Mais elle constitue aussi le point de départ d'un élargissement des politiques publiques patrimoniales à des domaines nouveaux, environnementaux surtout, dont les régimes de protection sont parfois inspirés de celui des monuments historiques . Ainsi, monuments naturels et sites sont protégés à partir de 1930, les parcs nationaux sont créés en 1960, le Conservatoire de l'espace littoral et des rivages lacustres est institué en 1975 et des dispositions particulières relatives aux zones de montagne sont introduites dans le code de l'urbanisme à la suite de la loi du 9 janvier 1985.

En février 2004, une ordonnance crée le code du patrimoine qui rassemble un certain nombre de textes épars sur la protection du patrimoine.

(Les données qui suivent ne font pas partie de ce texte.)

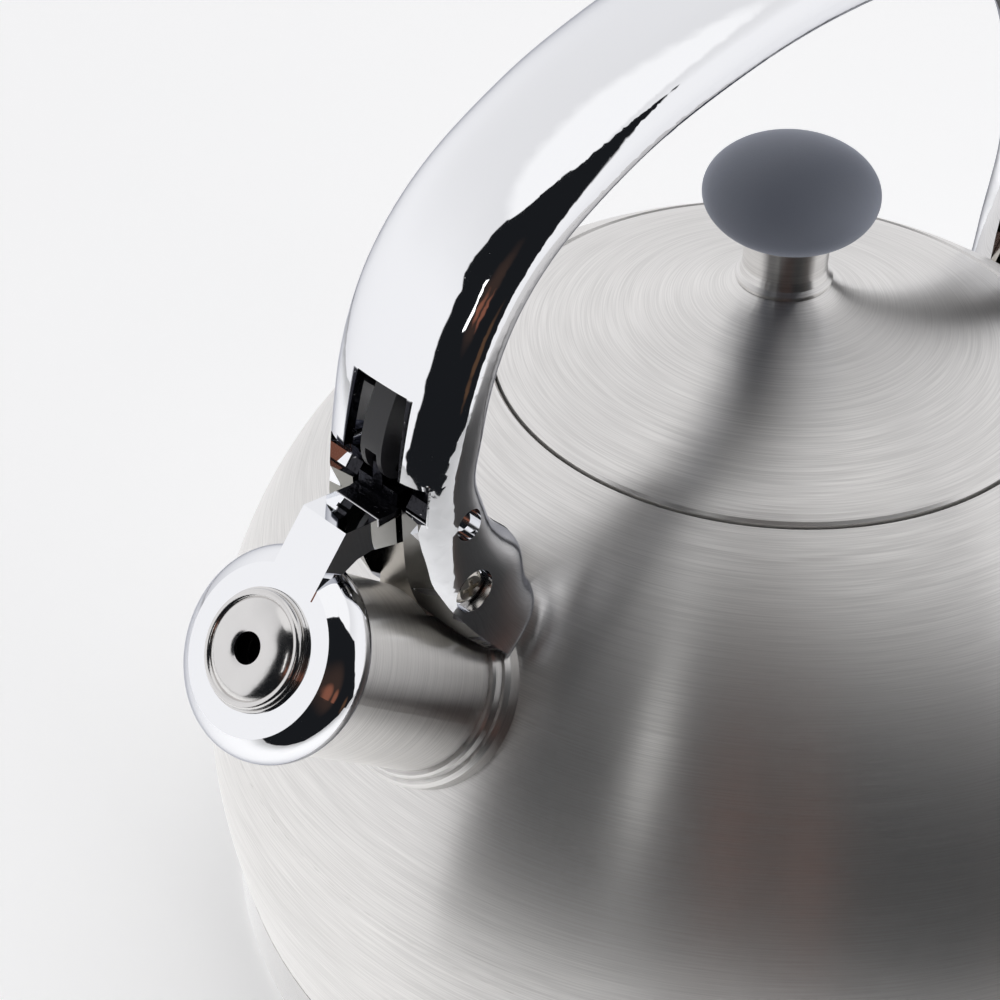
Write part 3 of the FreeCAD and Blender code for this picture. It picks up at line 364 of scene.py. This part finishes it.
def studio_world():
    """White tent with a dark opening on the side that the picture is taken from."""
    world = bpy.data.worlds.new("studio")
    bpy.context.scene.world = world
    world.use_nodes = True
    s = Shader(world.node_tree)
    direction = s.add("ShaderNodeTexCoord").outputs["Generated"]
    x, y, z = s.split(direction)
    azimuth = s.math("MULTIPLY", s.math("ARCTAN2", x, s.math("MULTIPLY", y, -1.0)), 180 / math.pi)
    elevation = s.math("MULTIPLY", s.math("ARCSINE", z), 180 / math.pi)

    def cap(az, el, inner, outer):
        """1 inside the inner angle round a direction, easing to 0 at the outer, in degrees."""
        a, e = math.radians(az), math.radians(el)
        axis = (math.sin(a) * math.cos(e), -math.cos(a) * math.cos(e), math.sin(e))
        node = s.add("ShaderNodeVectorMath", operation="DOT_PRODUCT")
        s.put(node.inputs[0], direction)
        node.inputs[1].default_value = axis
        return s.smooth(node.outputs["Value"], math.cos(math.radians(outer)),
                        math.cos(math.radians(inner)))

    def edge(points):
        """Azimuth of an edge of the opening against elevation, as a curve through the points."""
        node = s.add("ShaderNodeFloatCurve")
        s.put(node.inputs["Value"], s.math("ADD", s.math("DIVIDE", elevation, 180.0), 0.5))
        curve = node.mapping.curves[0]
        places = [((el + 90) / 180, (az + 180) / 360) for el, az in points]
        while len(curve.points) < len(places):
            curve.points.new(0.5, 0.5)
        for point, place in zip(curve.points, sorted(places)):
            point.location = place
            point.handle_type = "VECTOR"
        node.mapping.update()
        return s.math("SUBTRACT", s.math("MULTIPLY", node.outputs[0], 360.0), 180.0)

    past_left = s.smooth(s.math("SUBTRACT", azimuth, edge(OPENING_LEFT)), -LEFT_EASE, LEFT_EASE)
    before_right = s.smooth(s.math("SUBTRACT", azimuth, edge(OPENING_RIGHT)),
                            -RIGHT_EASE, RIGHT_EASE, 1.0, 0.0)
    opening = s.math("MULTIPLY", past_left, before_right)
    room = colour(*ROOM_DARK)
    for az, el, inner, outer, tint in ROOM_SPOTS:
        room = s.mix(cap(az, el, inner, outer), room, colour(*tint))
    crown = s.smooth(elevation, *TENT_CROWN_RISE)
    fade = s.smooth(elevation, *TENT_SIDE_RISE, *TENT_SIDE_LEVEL)
    side = s.combine(fade, fade, s.math("MULTIPLY", fade, TENT_SIDE_BLUE))
    tent = s.mix(crown, side, colour(*TENT_CROWN))
    background = s.add("ShaderNodeBackground")
    s.put(background.inputs["Color"], s.mix(opening, tent, room))
    background.inputs["Strength"].default_value = 1.0
    output = s.add("ShaderNodeOutputWorld")
    s.tree.links.new(background.outputs[0], output.inputs["Surface"])


def stage_mesh(name, vertices, faces, made, **visible):
    """A piece of the studio, with the kinds of ray that see it or don't."""
    mesh = bpy.data.meshes.new(name)
    mesh.from_pydata(vertices, [], faces)
    mesh.materials.append(made)
    made_object = bpy.data.objects.new(name, mesh)
    bpy.context.scene.collection.objects.link(made_object)
    for ray, shown in visible.items():
        setattr(made_object, "visible_" + ray, shown)


TABLE_CENTRE = (-0.12, -0.12)
TABLE_RADIUS = 0.36
TABLE_BRIGHT_RADIUS = 0.22              # the table starts to dim towards its edge from here
TABLE_GLOW = 0.30
TABLE_EDGE_LEVEL = 0.5                  # brightness left at the edge of the mirrored table
STUDIO_RADIUS = 14.0
FLOOR_LEVEL, TABLE_LEVEL = -0.0002, -0.0004


def pale_floor(name, edge_level=1.0):
    """White table top, dimmer towards its edge where edge_level is below 1."""
    made, s, surface = material(name)
    coords = s.add("ShaderNodeTexCoord").outputs["Object"]
    cloud = s.noise(coords, 3.0, 3.0, 0.5)
    x, y, _ = s.split(coords)
    across = s.math("SUBTRACT", x, TABLE_CENTRE[0])
    along = s.math("SUBTRACT", y, TABLE_CENTRE[1])
    squares = s.math("ADD", s.math("MULTIPLY", across, across), s.math("MULTIPLY", along, along))
    reach = s.math("SQRT", squares)
    level = s.smooth(reach, TABLE_BRIGHT_RADIUS, TABLE_RADIUS, 1.0, edge_level)
    grey = s.combine(level, level, level)
    tone = s.mix(cloud, colour(0.90, 0.90, 0.90), colour(0.93, 0.93, 0.93))
    dimmed = s.add("ShaderNodeVectorMath", operation="MULTIPLY")
    s.put(dimmed.inputs[0], tone)
    s.put(dimmed.inputs[1], grey)
    s.put(surface.inputs["Base Color"], dimmed.outputs[0])
    surface.inputs["Roughness"].default_value = 0.7
    surface.inputs["Emission Color"].default_value = colour(1, 1, 1)
    s.put(surface.inputs["Emission Strength"], s.math("MULTIPLY", level, TABLE_GLOW))
    return made


def disc(radius, z, centre=(0, 0), count=96):
    """Points and the one face of a flat disc."""
    ring = [(centre[0] + radius * math.cos(2 * math.pi * i / count),
             centre[1] + radius * math.sin(2 * math.pi * i / count), z) for i in range(count)]
    return ring, [tuple(range(count))]


DOME_TOP = 0.999                        # the top ring stops just short of the pole
DOME_SINK = 0.001                       # the dome starts this far below the table


def dome(radius, rows=16, count=48):
    """Points and faces of a half ball round the studio, seen behind the floor's far edge."""
    points, faces = [], []
    for row in range(rows + 1):
        rise = math.pi / 2 * row / rows * DOME_TOP
        for i in range(count):
            turn = 2 * math.pi * i / count
            points.append((radius * math.cos(rise) * math.cos(turn),
                           radius * math.cos(rise) * math.sin(turn),
                           radius * math.sin(rise) - DOME_SINK))
    for row in range(rows):
        for i in range(count):
            a, b = row * count + i, row * count + (i + 1) % count
            faces.append((a, b, b + count, a + count))
    faces.append(tuple(range(rows * count, (rows + 1) * count)))
    return points, faces


def glow(name, strength):
    """A material that only gives off white light."""
    made = bpy.data.materials.new(name)
    made.use_nodes = True
    s = Shader(made.node_tree)
    emission = s.add("ShaderNodeEmission")
    emission.inputs["Color"].default_value = colour(1, 1, 1)
    emission.inputs["Strength"].default_value = strength
    output = s.add("ShaderNodeOutputMaterial")
    s.tree.links.new(emission.outputs[0], output.inputs["Surface"])
    return made


BACKDROP_STRENGTH = 0.92

studio_world()
stage_mesh("floor", *disc(STUDIO_RADIUS, FLOOR_LEVEL), pale_floor("pale_floor"), glossy=False)
# What the metal mirrors of the table: the floor itself is left out of mirror images.
stage_mesh("table_reflection", *disc(TABLE_RADIUS, TABLE_LEVEL, TABLE_CENTRE),
           pale_floor("table_reflection", TABLE_EDGE_LEVEL), camera=False, diffuse=False,
           shadow=False)
stage_mesh("backdrop", *dome(STUDIO_RADIUS), glow("backdrop", BACKDROP_STRENGTH), glossy=False,
           diffuse=False, shadow=False, transmission=False)


# --- camera ---------------------------------------------------------------------

CAMERA_PLACE = (0.24049, -0.30814, 0.3915)
CAMERA_RIGHT = (0.6934, 0.7204, 0.0134)
CAMERA_UP = (-0.4487, 0.4172, 0.7903)
CAMERA_BACK = (0.5638, -0.5540, 0.6126)
CAMERA_LENS, CAMERA_SENSOR = 89.96, 36.0        # in millimetres


def place_camera():
    """Camera above the kettle and to the +X side of its spout, 0.55 m from the base's centre."""
    data = bpy.data.cameras.new("camera")
    data.sensor_width = CAMERA_SENSOR
    data.lens = CAMERA_LENS
    data.clip_start, data.clip_end = 0.01, 100.0
    camera = bpy.data.objects.new("camera", data)
    bpy.context.scene.collection.objects.link(camera)
    axes = (Vector(CAMERA_RIGHT), Vector(CAMERA_UP), Vector(CAMERA_BACK))
    turn = Matrix(axes).transposed().to_4x4()
    camera.matrix_world = Matrix.Translation(CAMERA_PLACE) @ turn
    bpy.context.scene.camera = camera


# Cards of light, as place, (width, height) and strength. The lamp gives the metal its bright
# strips, and the fill lights the grey and black parts from the +X side.
LAMP_PLACE, LAMP_SIZE, LAMP_STRENGTH = (0.182, -0.528, 0.446), (0.05, 0.20), 1.8
FILL_PLACE, FILL_SIZE, FILL_STRENGTH = (0.60, -0.05, 0.35), (0.40, 0.40), 2.2
CARD_AIM = (0.0, -0.04, 0.10)


def card(name, centre, size, strength, **visible):
    """An upright card of light that faces the kettle and that the camera never sees."""
    width, height = size
    normal = (Vector(CARD_AIM) - Vector(centre)).normalized()
    side = normal.cross(Vector((0, 0, 1))).normalized() * width / 2
    rise = side.cross(normal).normalized() * height / 2
    corners = [Vector(centre) + a * side + b * rise
               for a, b in ((-1, -1), (1, -1), (1, 1), (-1, 1))]
    stage_mesh(name, [tuple(corner) for corner in corners], [(0, 1, 2, 3)], glow(name, strength),
               camera=False, shadow=False, transmission=False, **visible)


card("lamp_card", LAMP_PLACE, LAMP_SIZE, LAMP_STRENGTH, diffuse=False)
card("fill_card", FILL_PLACE, FILL_SIZE, FILL_STRENGTH, glossy=False)
place_camera()
bpy.context.scene.view_settings.view_transform = "Standard"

Celui-ci est défini comme l'ensemble des biens, immobiliers ou mobiliers, relevant de la propriété publique ou privée, qui présentent un intérêt historique, artistique, archéologique, esthétique, scientifique ou technique.


* 1 Tome 8, article « Restauration ».

* 2 Paul Léon, Du Palais-Royal au Palais Bourbon. Souvenirs , Paris, Albin Michel, 1947, p. 223.